Il y a toujours un risque de résurgence terroriste chez une minorité, quelle qu’elle soit. Je pense par exemple aux terroristes corses, et plus avant chez les Basques.


Dès qu’une partie de la population se sent victimisée, le risque terroriste naît. Souvenons-nous de l’attentat d’Orly, le 15 juillet 1983. Une bombe a explosé près du comptoir d’enregistrement de la compagnie Turkish Airlines.

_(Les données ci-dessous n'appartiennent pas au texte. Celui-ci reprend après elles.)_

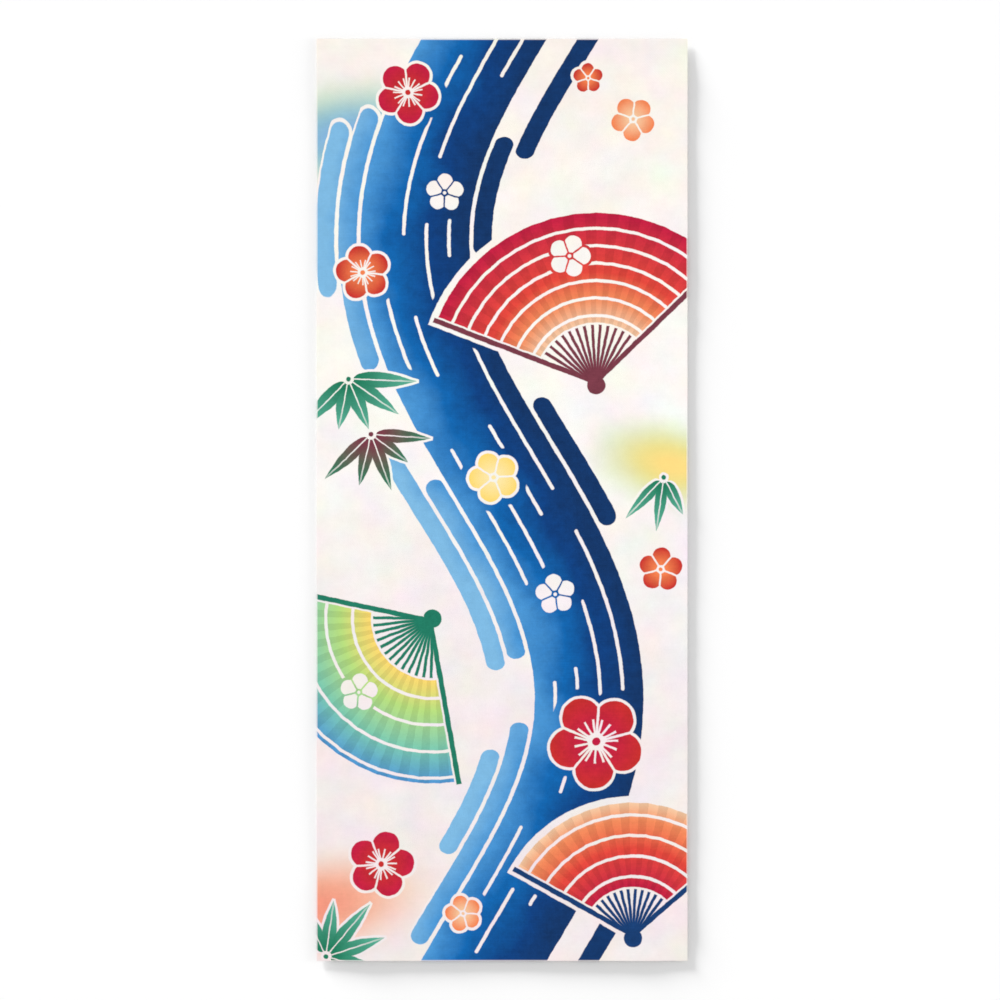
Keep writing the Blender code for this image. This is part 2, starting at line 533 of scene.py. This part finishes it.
def blossom_shape(tree, at, row):
    """The distances from a blossom's outline and its petals, and the place from heart to rim."""
    size = row.radius
    bearing, radius = seen_from_middle(tree, at, row)
    within = add(tree, "Math", bearing, PETAL / 2, -PETAL / 2, operation="WRAP")
    within = add(tree, "Math", within, operation="ABSOLUTE")
    ahead, sideways = ahead_and_beside(tree, within, radius)
    folded = add(tree, "CombineXYZ", ahead, sideways, 0.0)
    petal = add(tree, "VectorMath", folded, (PETAL_MIDDLE * size, 0.0, 0.0), operation="DISTANCE")
    petal = add(tree, "Math", petal, PETAL_RADIUS * size, operation="SUBTRACT")
    middle = add(tree, "Math", radius, FILLED_MIDDLE * size, operation="SUBTRACT")
    outline = add(tree, "Math", petal, middle, operation="MINIMUM")

    parting = add(tree, "Math", PETAL / 2, within, operation="SUBTRACT")
    parting = add(tree, "Math", parting, radius, operation="MULTIPLY")
    parting_width = PARTING_LEAST + PARTING_GROWTH * size
    parting = add(tree, "Math", parting_width, parting, operation="SUBTRACT")
    petals = add(tree, "Math", petal, parting, operation="MAXIMUM")
    ring = add(tree, "Math", RING_RADIUS * size, radius, operation="SUBTRACT")
    petals = add(tree, "Math", petals, ring, operation="MAXIMUM")
    if row.stamens:
        gap = PETAL / STAMENS_A_PETAL
        stamen = add(tree, "Math", bearing, gap / 2, -gap / 2, operation="WRAP")
        stamen = add(tree, "Math", stamen, operation="ABSOLUTE")
        stamen = add(tree, "Math", stamen, radius, operation="MULTIPLY")
        stamen = add(tree, "Math", STAMEN_HALF_WIDTH * size, stamen, operation="SUBTRACT")
        stamen_end = add(tree, "Math", STAMEN_REACH * size, radius, operation="SUBTRACT")
        stamen = add(tree, "Math", stamen, stamen_end, operation="MINIMUM")
        petals = add(tree, "Math", petals, stamen, operation="MAXIMUM")
    heart = add(tree, "Math", radius, HEART_RADIUS * size, operation="SUBTRACT")
    petals = add(tree, "Math", petals, heart, operation="MINIMUM")
    outward = add(tree, "Math", radius, 1 / size, operation="MULTIPLY")
    return BlossomShape(outline, petals, outward)


BLOSSOMS = (
    Blossom(92.0, -236.0, 50.0, 47.0, CRIMSON, VERMILION, True, "ground"),
    Blossom(-136.0, 222.0, 30.0, 27.0, ORANGE, VERMILION, True, "ground"),
    Blossom(-92.0, 398.0, -12.0, 31.0, VERMILION, CRIMSON, True, "ground"),
    Blossom(128.0, 372.0, 50.0, 22.0, PEACH, ORANGE, False, "ground"),
    Blossom(84.0, 412.0, 20.0, 15.0, ORANGE, VERMILION, False, "ground"),
    Blossom(155.0, -68.0, 14.0, 22.0, ORANGE, VERMILION, False, "ground"),
    Blossom(-8.0, 22.0, 40.0, 25.0, "#FFE9A8", YELLOW, False, "ground"),
    Blossom(-118.0, -356.0, 4.0, 33.0, VERMILION, CRIMSON, True, "ground"),
    Blossom(-38.0, -404.0, 34.0, 18.0, PEACH, ORANGE, False, "ground"),
    Blossom(-56.0, 300.0, 16.0, 19.0, None, None, False, "water"),
    Blossom(52.0, -92.0, 26.0, 20.0, None, None, False, "water"),
    Blossom(66.0, 238.0, 2.0, 21.0, None, None, False, "red fan"),
    Blossom(-140.0, -188.0, 12.0, 19.0, None, None, False, "green fan"),
)
blossom_shapes = [blossom_shape(tree, print_mm, row) for row in BLOSSOMS]
print(f"{len(BLOSSOMS)} blossoms drawn")

# %% [markdown]
# Sprays of bamboo leaves fill the places between. The leaves stand round the knot of a twig, a
# few to each side of the middle one, and every point belongs to the leaf whose bearing is
# nearest. Each leaf is widest a third of the way out and runs to a point, and white noise makes
# some shorter than others.

# %% The shape of a spray of bamboo leaves
Spray = namedtuple("Spray", "x y turn reach a_side pitch base tip")
SprayShape = namedtuple("SprayShape", "outline leaves place")
LEAF_ROOT = 5.0
LEAF_FULLNESS = 0.30
SHORTEST_LEAF = 0.66
KNOT_RADIUS = 2.3
VEIN_WIDTH = 1.1
VEIN_REACH = 0.78


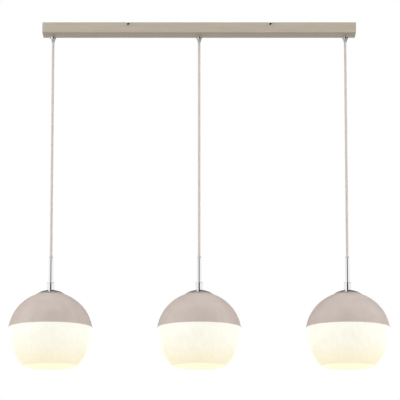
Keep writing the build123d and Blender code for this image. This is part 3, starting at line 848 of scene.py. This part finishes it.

L’attentat avait été revendiqué par l’Armée secrète arménienne de libération de l’Arménie (ASALA).


Mais aujourd’hui, les nids terroristes vraiment dangereux ne se trouvent pas dans ces zones.


Le cas Mohamed Merah est-il le signe que le terrorisme, depuis le 11 septembre, a également changé de visage ?

Le terrorisme a fait écho dans la société française et Mohamed Merah en est l’exemple frappant. Éduqué dans le système français, il a fait ses premiers pas seul dans le monde terroriste et est revenu en loup solitaire pour se venger de ce qui n’est pas accepté dans le monde musulman. Il a d’abord tué des militaires, en référence à l’invasion de l’Irak. Il a ensuite tué des Juifs, en référence aux colonisations sauvages d’Israël.


Mohamed Merah a voulu se donner une image de chevalier blanc qui se bat contre des actions diplomatiques considérées comme injustes et, dans ce sens, génératrices de terrorisme.


Mohamed Merah peut ne pas être un cas isolé car le terrorisme est une option qui se présente vite. Dans une société occidentale, il suffit d’un échec scolaire, d’une rupture avec la société, d’une rencontre comme ce fut le cas de Khaled Kelkal, auteur des attentats de Saint Michel en 1994.


Le terrorisme est-il devenu aujourd’hui la principale menace pour les États ?

Je ne pense pas. Un acte terroriste ne pourra pas faire gagner une guerre. Le terrorisme est plus utilisé à des fins psychologiques que stratégiques. L’effet le plus marquant du 11 septembre n’a pas été le côté meurtrier de l’attentat mais l’aspect psychomédiatique qui s’en est suivi.


Les États-Unis ne se sont pas écroulés après le 11 septembre, mais l’effet traumatique a été très important. Le terrorisme est une menace, mais une menace qui n’est pas stratégique.